The UK government is reported to be building a wall near Calais to further deter The UK government is reported to be building a wall to further deter migrants from entering Britain.   

These refugees are clearly desperate and my heart goes out to them (not making excuses for any intimidatory behaviour).

It is important that we bear the refugees in mind. I am fortunate to live in London, a place that is relatively stable and peaceful, and I feel helpless to do much for them. The one thing I can do, besides blogging, is publish the Blogging Carnival for Nonviolence. Please support the blogging carnival.

Friday, September 02, 2016

Black History Film: Freedom Riders

Bombed Freedom Rides Bus

Have you ever gone into McDonald's, Burger King, Pizza Hut, KFC or indeed, any fast food place to buy and eat a meal? I am sure at some point we have all patronised some such establishment, or a café or diner.

Have you ever reflected on the fact that there was a time we were not allowed to enter such places?

The documentary Freedom Riders covers a period in 1961 when people – both Black and white – challenged the laws and customs that forbade Black and white people from mixing or co-mingling. The film contains archive footage as well as interviews with some of the original Freedom Riders.

Freedom Riders, a hard-hitting documentary, depicts when members of CORE – the Commission on Racial Equality – embarked on a journey to test a recent ruling by the Supreme Court which had declared segragation on interstate buses to be unconstitutional. They set out to test whether Federal law was being enforced.

The journey began in Washington, D.C. The Freedom Riders boarded buses to Atlanta, GA, where they met with Martin Luther King. They were excited to meet with him and hoped he would join them. But he cautioned them not to continue their quest, and to use methods that were less confrontational.

At this point, I admit to being confused. While applauding their courage, I do not understand why these young people chose to put themselves in extreme danger rather than finding another, less violent way to address the issue.

The Freedom Riders continued on their way, heading towards Birmingham, AL. One group rode a Greyhound bus (coach), the other used Trailways. The Greyhound never made it to its destination - it was firebombed by a racist mob. The Trailways bus arrived in Birmingham to be greeted by another racist mob. Bull Connor, Birmingham's Chief of Police, had made a deal with the Ku Klux Klan to allow the mob to assault the Freedom Riders for 15 minutes before the police arrived.

Because they were confronted by such extreme force, the Freedom Riders resolved to continue on their journey. They refused to be intimidated into giving up. This much I do understand and, again, applaud.

The Freedom Riders were then joined by fresh troops from Fisk University in Nashville, TN. Each had signed his or her last will and testament before joining the Freedom Rides. As time went on, more and more people joined them.
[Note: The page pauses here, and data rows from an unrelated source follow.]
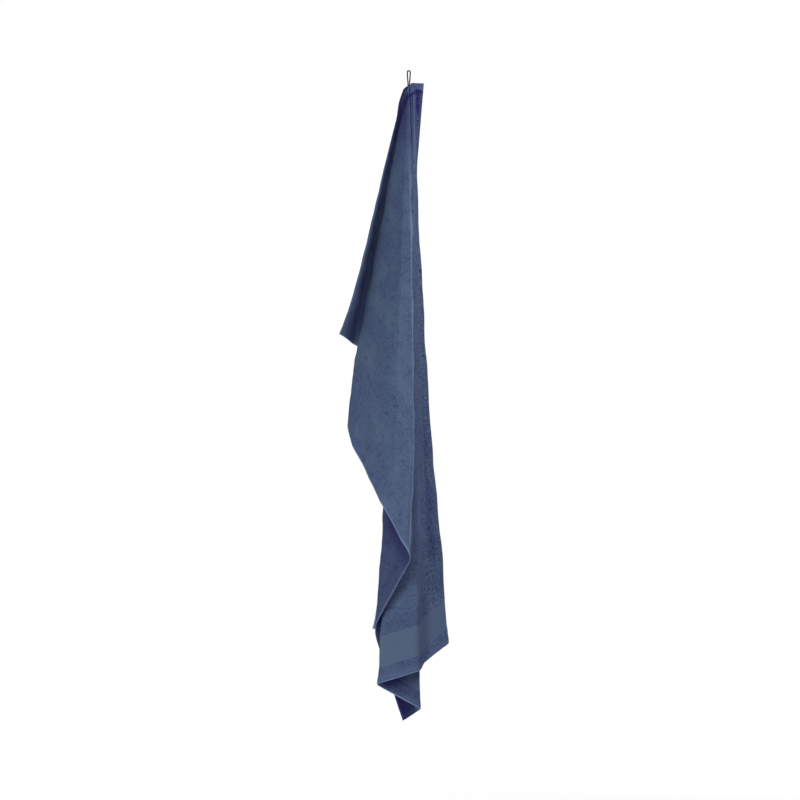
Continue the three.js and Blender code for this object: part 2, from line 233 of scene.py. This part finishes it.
def toward_seat(point, t):
    """Below the seat the layers run together in a small rounded knot."""
    t = np.clip(t, 0, 1)[..., None]
    round_out = np.sin(t * math.pi / 2) ** KNOT_ROUNDNESS
    return point * np.concatenate([round_out, round_out, t], -1)


def hang_down(xy, r, far):
    """Points at the places xy seen from above, as far from the seat as the cloth is long there."""
    down = np.sqrt(far ** 2 - (xy ** 2).sum(-1))
    return toward_seat(np.concatenate([xy, -down[:, None]], -1), r / FOLDS_START)


def drape(column, r):
    """A column's points in the cloth's middle, and their places on the flat cloth."""
    far = np.maximum(r, FOLDS_START)
    way = way_round(far)
    if column[1] == "strip":
        return drape_strip(way, column[2], r, far)
    points = hang_down(on_way(way, column, far), r, far)
    flat = flat_angle(way, column)
    lies = r / stretch(flat)
    return points + SEAT, lies * np.cos(np.radians(flat)), lies * np.sin(np.radians(flat))


def drape_strip(way, part, r, far):
    """The strip between the line straight below the seat and the near edge."""
    start = hang_down(on_way(way, (len(FOLDS) - 1, "strip", 0.0), far), r, far)
    fall = r * math.sqrt(1 - NEAR_EDGE["lean"] ** 2 - NEAR_EDGE["depth"] ** 2)
    end = np.concatenate([near_edge(r), -fall[:, None]], -1)
    points = mix(start, end, part)
    points[:, 2] += NEAR_EDGE["rise"] * smooth(part * LOOP_TO_NEAR_EDGE / NEAR_EDGE["rise_within"])
    return points + SEAT, np.full_like(r, -part * LOOP_TO_NEAR_EDGE), r


# The columns of the cloth: some round each fold and some across each panel between two folds.
# One of them runs into the far bottom corner.
HEM_CROWDING = 1.5
STRIP_PARTS = (0, 0.03, 0.06, 0.1, 0.14, 0.2, 0.28, 0.36, 0.44, 0.52, 0.6, 0.68, 0.76, 0.84, 0.9,
               0.96, 0.985, 1)


def panel_parts(k):
    """Where a panel's columns are, from 0 to 1 across it: they are closer at the top hem."""
    even = np.arange(FOLDS[k]["steps"]) / FOLDS[k]["steps"]
    if FOLDS[k]["name"] == "top hem":
        return even ** HEM_CROWDING
    if FOLDS[k]["name"] == "dark left":
        way = way_round(np.array([float(reach(FAR_CORNER))]))
        start, end = (float(flat_angle(way, (k, "panel", part))[0]) for part in (0.0, 1.0))
        corner = (FAR_CORNER - start) / (end - start)
        return np.where(even < 0.5, 2 * even * corner, mix(corner, 1, 2 * even - 1))
    return even


columns = []
for k, fold in enumerate(FOLDS):
    if k:
        steps = TURN_STEPS[fold["faces"]]
        columns += [(k, "leave", s / steps) for s in range(steps)]
    columns += [(k, "panel", float(part)) for part in panel_parts(k)]
    if k + 1 < len(FOLDS):
        steps = TURN_STEPS[FOLDS[k + 1]["faces"]]
        columns += [(k, "arrive", s / steps) for s in range(steps)]
columns += [(len(FOLDS) - 1, "strip", part) for part in STRIP_PARTS]

# The rows: some round the knot, then down the cloth, then closer along the woven border and the hem.
# END_ROWS are distances from the bottom edge.
KNOT_ROWS = (0.6, 2, 4.5, 8, 12, 16)
LONG_ROWS, ROW_CROWDING, LONG_ROWS_END = 140, 1.15, 118
END_ROWS = (112, 108, 96, 84, 72, 60, 48, 38, 34, 28, 22, 17, 14, 9, 5, 1.5, 0)
long_share = 1 - LONG_ROWS_END / TOWEL_LENGTH
row_part = [long_share * (i / LONG_ROWS) ** ROW_CROWDING for i in range(LONG_ROWS + 1)]
row_part = np.array(row_part + [1 - d / TOWEL_LENGTH for d in END_ROWS])

# A column's angle on the flat cloth depends on its length, and its length on that angle, so its end
# is found by trying
LENGTH_TRIES = 8
places, flat_u, flat_v, from_seat = [], [], [], []
for column in columns:
    end = np.array([TOWEL_LENGTH])
    for _ in range(LENGTH_TRIES):
        end = reach(flat_angle(way_round(end), column))
    r = np.concatenate([KNOT_ROWS, mix(FOLDS_START, end[0], row_part)])
    points, u, v = drape(column, r)
    places.append(points)
    flat_u.append(u)
    flat_v.append(v)
    from_seat.append(r)
places, from_seat = np.array(places), np.array(from_seat)
flat_u, flat_v = np.array(flat_u) + LOOP_TO_NEAR_EDGE, np.array(flat_v)
from_side = np.minimum(flat_u, TOWEL_WIDTH - flat_u)
from_end = np.minimum(flat_v, TOWEL_LENGTH - flat_v)
from_bottom = TOWEL_LENGTH - flat_v
flat_turn = np.degrees(np.arctan2(flat_v, np.maximum(flat_u - LOOP_TO_NEAR_EDGE, 0.01)))


def cloth_normals(grid):
    along = np.gradient(grid, axis=1)
    across = np.gradient(grid, axis=0)
    normal = np.cross(along, across)
    return normal / np.maximum(np.linalg.norm(normal, axis=-1, keepdims=True), 1e-9)


def past(distance, within):
    """0 up to a distance from the seat, and 1 where the cloth is further on by more than within."""
    return smooth((from_seat - distance) / within)


def span(begins, full, fades, ends):
    """0 nearer to the seat than begins, 1 from full to fades, and 0 again from ends."""
    return past(begins, full - begins) * smooth((ends - from_seat) / (ends - fades))


# Soft unevenness: seeded waves that grow away from the seat and are calmer near the cloth's edges
WAVES = (  # how many, their lengths across and along the cloth, and their height
    (5, 90, 420, 0.9),
    (8, 55, 260, 0.5),
    (10, 160, 200, 1.1),
    (6, 34, 90, 0.22),
)
WAVES_GROW = (60, 260)
CALM_WITHIN, CALM_SHARE = 60, 0.25
seeded = np.random.default_rng(7)
lift = np.zeros_like(from_seat)
for count, across_mm, along_mm, height in WAVES:
    for _ in range(count):
        turn_u, turn_r = seeded.uniform(0.6, 1.6, 2) * (1, seeded.choice((-1, 1)))
        phase = seeded.uniform(0, 2 * math.pi)
        swell = np.sin(2 * math.pi * (flat_u * turn_u / across_mm + flat_v * turn_r / along_mm) + phase)
        lift += height / math.sqrt(count) * swell * past(*WAVES_GROW)
lift *= mix(CALM_SHARE, 1, smooth(np.minimum(from_side, from_end) / CALM_WITHIN))

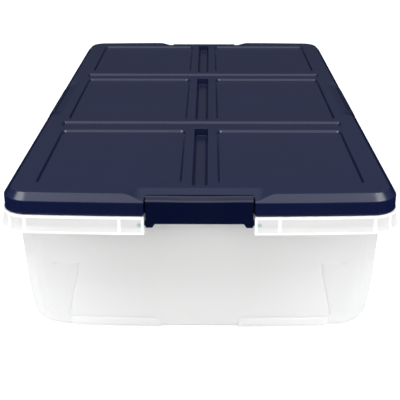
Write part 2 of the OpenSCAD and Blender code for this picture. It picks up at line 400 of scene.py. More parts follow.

The film documents the dirty deals that were done, such as the one in Birmingham I mentioned above. At one point, the riders were holed up in the First Baptist Church with MLK, who was on the phone to the then Attorney General Bobby Kennedy. The Kennedies had not taken much notice of the need to enforce Federal law forbidding segregation up until then, and as Julian Bond says, civil rights were “an afterthought” to them. But MLK insisted they take action, and the Freedom Riders captured their attention and that of the nation. The leaders got behind the Freedom Riders and their efforts were reported internationally, shaming America and the values our nation was meant to represent. 
The actions of the Freedom Riders, and the support of MLK and other prominent leaders such as the Reverend Ralph Abernathy, led to the Riders securing a high level of protection for part of their journey. This demonstrated that the State and Federal governments could have afforded them that protection from the start. This takes me back to my original question. Why did the Riders not insist on getting government protection before they started out? Or why diid they not use less violent strategies?

Unfortunately, the story did not end there. The Riders suffered more brutal racist violence. In Jackson, Miss, they were sentenced to hard labour at the notorious Parchman State Prison. Again, this was intended to discourage them but had the opposite effect. The prison became one of the stops on the Freedom Rides and over 300 of the riders served time there – under a law that had been declared unconstitutional.

I have to admire the Riders' ingenuity. Nothing and no one was going to stop them. They turned every adversity into an advantage. They even composed a song about the Parchman prison. 

The Freedom Riders' quest was a foolhardy one – in terms of the methods they used - and led to a great deal of suffering which, to my mind, was preventable. However, the courage and determination of these young people spurred the Federal Government to take action and, in the end, led President Kennedy to call for an end to all segregation.

The film draws some very uplifting and inspiring conclusions. People from all over the United States, from different races and religions, and different backgrounds, came together and put their lives on the line to put an end to racial injustice.

I definitely recommend you see this film.